Daily briefs of the top news stories impacting Christians around the world.
In today's edition:
- Egypt Detains Christian Rights Advocates
- Taliban: No More Hostage Killing for Now
- Legal Group to Inform Pastors, Leaders of Constitutional Rights
- Southwestern Baptist Seminary to Offer Women-Only Program in Homemaking
Egypt Detains Christian Rights Advocates
Egyptian police detained the head of a Christian rights group Thursday after he held a high-publicity, online chat session with a controversial Muslim convert to Christianity, the group’s international leader said. The convert, Mohammed Ahmed Hegazy, has filed suit to legally change his identification card from Muslim to Christian. Hegazy’s lawyer withdrew from the case this week amid death threats and public outrage in Egypt. The Egyptian head of the Christian rights group who chatted online with the convert, Dr. Adel Fawzy Faltas, 61, was arrested from his Cairo home Thursday afternoon at 2:40 p.m., said Nader Fawzy, head of the Canada-based Middle East Christian Association. State Security Investigation officials (SSI) held Faltas and Ezzat in New Cairo’s fifth district today, but transferred them to SSI headquarters in Lazoghly tonight. “I am now the advocate for these men,” lawyer Ramses Raouf el-Nagar told Compass Direct News from New Cairo today. El-Nagar has also agreed to take on Hegazy’s case.
Taliban: No More Hostage Killing for Now
The Christian Post reports that the Taliban said Friday that it will not kill any of the remaining 21 South Korean hostages before its face-to-face meetings with the delegation from South Korea. The group of 23 hostages - two have since been killed - were abducted on July 19, and since then nearly a dozen deadlines and threats have passed. With a deadlock in negotiations over the Taliban’s proposed prisoner-rebel exchange, the militant group has been working with South Korea on setting up a face-to-face meeting to discuss other options. However, a location has not yet been set where both parties feel safe.

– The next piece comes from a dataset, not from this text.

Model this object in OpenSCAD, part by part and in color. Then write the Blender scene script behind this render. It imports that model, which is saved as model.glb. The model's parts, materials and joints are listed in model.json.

Legal Group to Inform Pastors, Leaders of Constitutional Rights
OneNewsNow.com reports that Christian law firm Pacific Justic Institute is helping pastors know their legal rights when it comes to impacting their community for Christ. PJI will host half-day seminars at no charge for pastors and lay church leaders. Topics covered include: overcoming obstacles to securing building permits for church facilities, access to the public square, and navigating moral issues regarding staff, volunteers and attendees. "These seminars instruct pastors on their rights on the defensive mode, in order to [learn] how to protect themselves from being sued, how to deal with employees and attendee issues, and things that are coming up today they need to be aware of," PJI president Brad Dacus said.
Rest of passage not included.